▶ **Task brief**
Reproduce the top of the data verbatim, through and including the line that contains "angles: which way".

▶ **Data section**
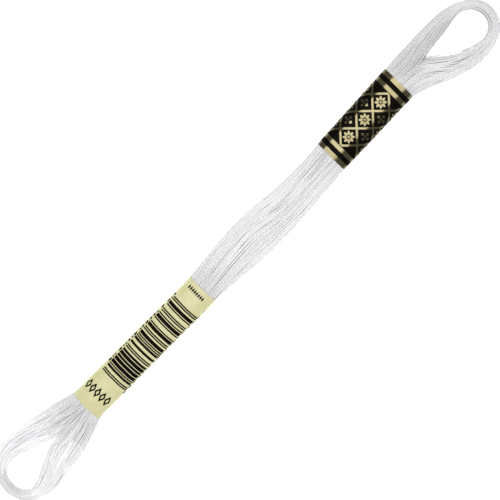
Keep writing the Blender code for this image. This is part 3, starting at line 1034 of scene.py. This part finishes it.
@dataclass(frozen=True)
class PaperBand:
    """A paper band glued round the hank, with its ends lapped under the hank."""

    name: str
    slot: str
    start: float
    end: float
    form: WoundForm
    seed: int
    thickness: float = 0.12
    floor_gap: float = 0.03
    lap: float = 3.2
    lap_step: float = 0.9
    lap_lift: float = 1.05
    fine_step: float = 0.45
    sharp_degrees: float = 50.0
    girth_sections: int = 9
    girth_points: int = 721
    sections: int = 61
    turns: tuple = (-0.75, 1.75)
    turn_points: int = 1501
    grid_margin: float = 1.0
    grid_points: int = 401
    ridges: int = 9
    ridge_length: tuple = (14.0, 60.0)
    ridge_width: tuple = (1.6, 4.5)
    ridge_size: tuple = (0.3, 1.0)
    lump: float = 0.05
    lumps_from: float = 1.0
    lumps_fade: float = 1.5

    def outline(self, x: np.ndarray, angles: np.ndarray) -> np.ndarray:
        """Points round the band.

        Args:
            x: places along the hank.
            angles: which way each point lies from the middle, with the top at a quarter turn.

        Returns:
            Points as x by angle by (y, z).
        """
        _, low, high, _, height, _ = self.form.body_rows(x).T[:, :, None]
        power = 2 / self.form.squareness
        waist = self.form.waist * height
        across = np.sign(np.cos(angles)) * np.abs(np.cos(angles)) ** power
        up = np.sign(np.sin(angles)) * np.abs(np.sin(angles)) ** power
        y = (low + high) / 2 + (high - low) / 2 * across
        z = waist + np.where(up < 0, waist, height - waist) * up - self.form.bed_depth
        return np.stack((y, np.maximum(z, self.thickness + self.floor_gap)), axis=-1)

    def perimeter(self) -> float:
        """Measures the way round the band.

        Returns:
            Its mean length.
        """
        x = np.linspace(self.start, self.end, self.girth_sections)
        ring = self.outline(x, np.linspace(0, math.tau, self.girth_points))
        return float(np.linalg.norm(np.diff(ring, axis=1), axis=2).sum(axis=1).mean())

    def across(self) -> tuple[float, float]:
        """Places of the sheet's two edges, from the middle of its upper side."""
        half = self.perimeter() / 2
        return -half, half + self.lap

    def surface(self, flat: np.ndarray, inward: np.ndarray) -> np.ndarray:
        """Where places of the flat sheet lie on the hank.

        Args:
            flat: places across and along the sheet.
            inward: how far under the outer face each is.

        Returns:
            Points in mm.
        """
        x = np.linspace(self.start, self.end, self.sections)
        angles = np.linspace(*self.turns, self.turn_points) * math.tau
        ring = self.outline(x, angles)
        steps = np.linalg.norm(np.diff(ring, axis=1), axis=2)
        ways = np.concatenate((np.zeros((len(x), 1)), np.cumsum(steps, axis=1)), axis=1)
        top = int(np.argmin(np.abs(angles - math.tau / 4)))
        ways = ways[:, top : top + 1] - ways
        least, most = self.across()
        grid = np.linspace(least - self.grid_margin, most + self.grid_margin, self.grid_points)
        table = np.stack([
            np.stack([np.interp(grid, w[::-1], r[::-1, axis]) for axis in (0, 1)], axis=-1)
            for w, r in zip(ways, ring)
        ])
        slope = np.gradient(table, grid, axis=1)
        normal = np.stack((-slope[..., 1], slope[..., 0]), axis=-1)
        normal /= np.linalg.norm(normal, axis=-1, keepdims=True)
        lapped = ease((grid - most + self.lap + self.lap_step) / self.lap_step)
        lift = self.thickness * self.lap_lift * lapped
        on_top = ease((table[..., 1] - self.lumps_from) / self.lumps_fade)
        raised = lift[None, :] + self.lumps(grid, x) * on_top
        column = np.interp(flat[:, 0], grid, np.arange(len(grid)))
        row = np.interp(flat[:, 1], x, np.arange(len(x)))
        point = bilinear(table + normal * raised[..., None], row, column)
        point += bilinear(normal, row, column) * -inward[:, None]
        return np.column_stack((flat[:, 1], point))

    def lumps(self, across: np.ndarray, along: np.ndarray) -> np.ndarray:
        """How far the thread beneath presses the paper out.

        Args:
            across: places across the flat sheet.
            along: places along it.

        Returns:
            The height of its lumps, as along by across.
        """
        rng = np.random.default_rng(self.seed)
        made = np.zeros((len(along), len(across)))
        for _ in range(self.ridges):
            length, width = rng.uniform(*self.ridge_length), rng.uniform(*self.ridge_width)
            ridge = np.sin(
                math.tau * (across[None, :] / width + along[:, None] / length)
                + rng.uniform(0, math.tau)
            )
            made += ridge * rng.uniform(*self.ridge_size)
        return made * self.lump / math.sqrt(self.ridges)

    def build(self, artwork: Artwork, finishes: list) -> bpy.types.Object:
        """The band as one closed sheet of paper with its print.

        Args:
            artwork: the print on its flat sheet.
            finishes: a material for each ink.

        Returns:
            The piece, which stands for the CAD's band of the same name.
        """
        flat, triangles, inks = artwork.flat_mesh(self.fine_step)
        count = len(flat)
        outside = self.surface(flat, np.zeros(count))
        inside = self.surface(flat, np.full(count, self.thickness))
        edges = np.concatenate([triangles[:, [k, (k + 1) % 3]] for k in range(3)])
        twins = {(b, a) for a, b in edges.tolist()}
        rim = [(a, b) for a, b in edges.tolist() if (a, b) not in twins]
        faces = triangles[:, ::-1].tolist() + (triangles + count).tolist()
        faces += [(a, b, b + count, a + count) for a, b in rim]
        mesh = bpy.data.meshes.new(self.name)
        mesh.from_pydata(np.concatenate((outside, inside)) * MM, [], faces)
        plain = [int(Ink.INSIDE)] * (len(triangles) + len(rim))
        mesh.polygons.foreach_set("material_index", inks.tolist() + plain)
        layer = mesh.uv_layers.new(name="UVMap")
        corners = np.empty(len(mesh.loops), np.int32)
        mesh.loops.foreach_get("vertex_index", corners)
        layer.uv.foreach_set("vector", flat[corners % count].astype(np.float32).ravel())
        mesh.shade_smooth()
        mesh.set_sharp_from_angle(angle=math.radians(self.sharp_degrees))
        piece = add_piece(self.name + "_paper", mesh, finishes)
        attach(piece, BODY_NAME)
        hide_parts(self.name)
        least, most = artwork.across
        size = (most - least, self.end - self.start)
        total = 2 * len(triangles) + 2 * len(rim)
        LOG.info("%s: flat sheet %.1f x %.1f mm, %d triangles", piece.name, *size, total)
        return piece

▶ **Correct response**
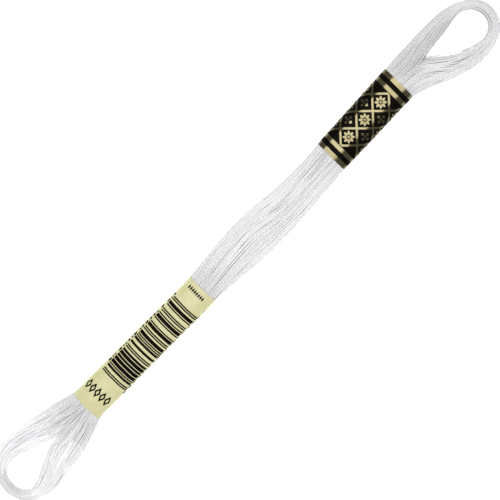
Keep writing the Blender code for this image. This is part 3, starting at line 1034 of scene.py. This part finishes it.
@dataclass(frozen=True)
class PaperBand:
    """A paper band glued round the hank, with its ends lapped under the hank."""

    name: str
    slot: str
    start: float
    end: float
    form: WoundForm
    seed: int
    thickness: float = 0.12
    floor_gap: float = 0.03
    lap: float = 3.2
    lap_step: float = 0.9
    lap_lift: float = 1.05
    fine_step: float = 0.45
    sharp_degrees: float = 50.0
    girth_sections: int = 9
    girth_points: int = 721
    sections: int = 61
    turns: tuple = (-0.75, 1.75)
    turn_points: int = 1501
    grid_margin: float = 1.0
    grid_points: int = 401
    ridges: int = 9
    ridge_length: tuple = (14.0, 60.0)
    ridge_width: tuple = (1.6, 4.5)
    ridge_size: tuple = (0.3, 1.0)
    lump: float = 0.05
    lumps_from: float = 1.0
    lumps_fade: float = 1.5

    def outline(self, x: np.ndarray, angles: np.ndarray) -> np.ndarray:
        """Points round the band.

        Args:
            x: places along the hank.
            angles: which way each point lies from the middle, with the top at a quarter turn.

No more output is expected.